For most people SIPs make that easier.
The Real Power Of SIPs Is Consistency
The biggest strength of SIPs is not necessarily higher returns.
Their biggest strength is consistency.
Most investors fail because they make emotional decisions during uncertain times.
- Stopping investments during market crashes
- Trying to predict market tops and bottoms
- Selling investments out of fear
- Chasing recently successful investments
- Waiting forever for the perfect time to invest
SIPs create structure and discipline. They turn investing into a habit instead of an emotional event.
This is why SIPs are commonly recommended for salaried individuals and beginners. SIPs align naturally with monthly income and reduce the stress of market timing.
Long term wealth creation often depends more on consistency than perfection.
The Psychological Advantage Of SIPs Is Real
Some critics argue that SIPs are mostly psychological and therefore overrated.
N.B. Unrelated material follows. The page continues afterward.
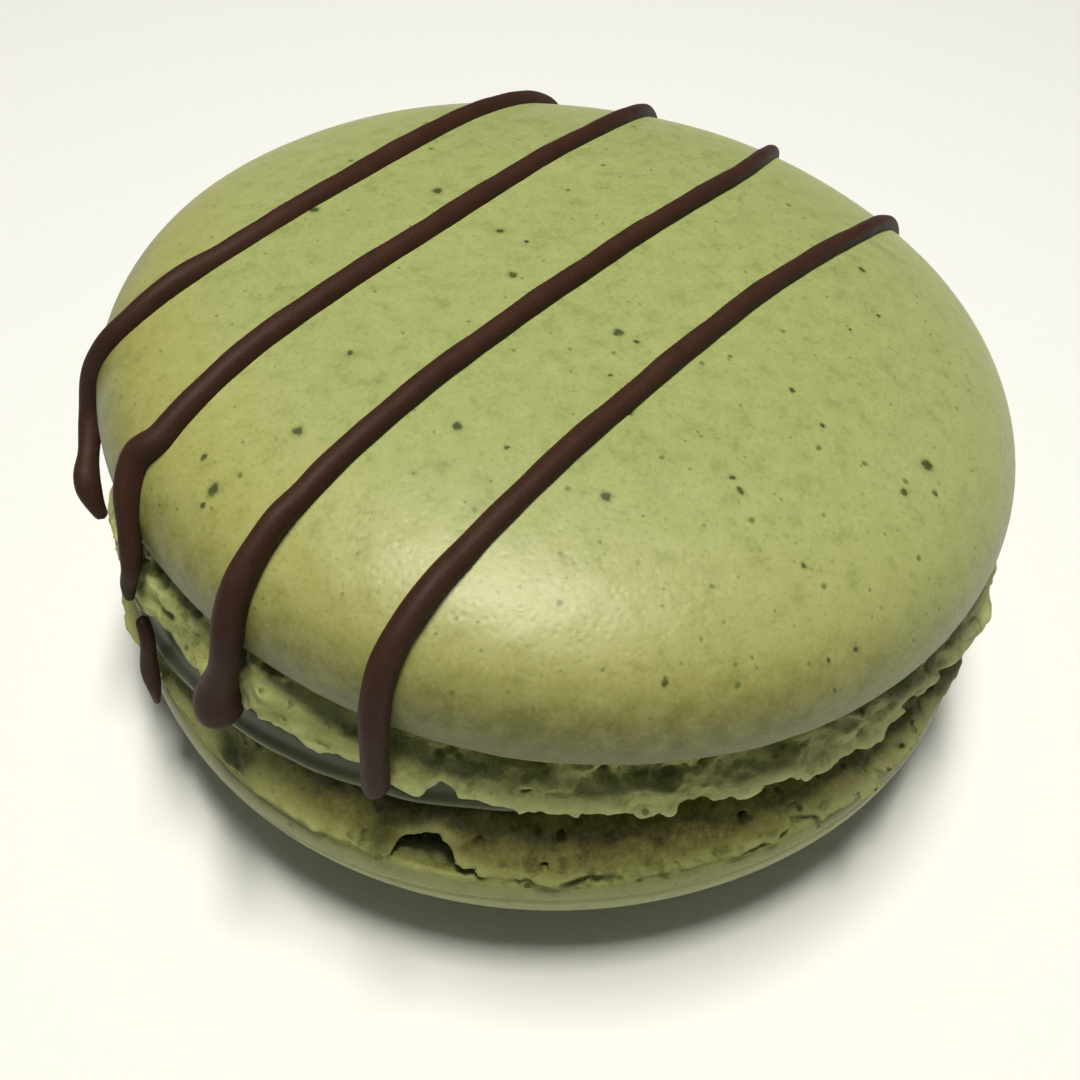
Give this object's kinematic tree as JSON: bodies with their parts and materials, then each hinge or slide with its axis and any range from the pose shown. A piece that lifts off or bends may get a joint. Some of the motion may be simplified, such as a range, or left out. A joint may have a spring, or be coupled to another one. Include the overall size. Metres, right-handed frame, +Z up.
{
  "type": "french macaron",
  "caption": "French macaron with smooth sage green domed shells, ruffled feet, a wedge of filling between them and thin dark chocolate lines draped over the top.",
  "frame": {"origin": "middle of the small flat spot on the underside of the bottom shell, where it rests", "axes": "+Z up through the shells; -Y is the side where the near ends of the chocolate lines hang and the feet show; +X to the right seen from there"},
  "size_m": [0.049, 0.0501, 0.0265],
  "materials": {
    "shell": "smooth satin baked skin with fine orange-peel texture and dark green specks; the foot is matt, open crumb",
    "filling": "smooth, slightly moist grey-green cream",
    "chocolate": "satin dark chocolate, slightly wavy"
  },
  "bodies": {
    "root": {"shell_bottom": "shell", "filling": "filling", "shell_top": "shell"}
  },
  "joints": []
}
But psychological advantages in investing are real advantages.
If a strategy helps investors:
- Sleep peacefully during market volatility
- Continue investing during crashes
- Avoid panic decisions
- Stay invested for decades
Then that strategy has enormous practical value.
A mathematically perfect strategy becomes useless if investors cannot emotionally follow it.
That is one of the biggest reasons SIPs remain one of the most popular investment methods worldwide.
SIPs are successful not because they remove risk, but because they help ordinary people handle risk better.
Final Thought
SIPs are not safer because they remove market volatility.
They are safer because they help investors avoid emotional mistakes caused by fear and uncertainty.
The market will always remain unpredictable. SIPs cannot guarantee profits or prevent losses.
What SIPs can do is make investing psychologically manageable.
For many investors that emotional stability becomes the difference between building wealth over time and giving up during difficult periods.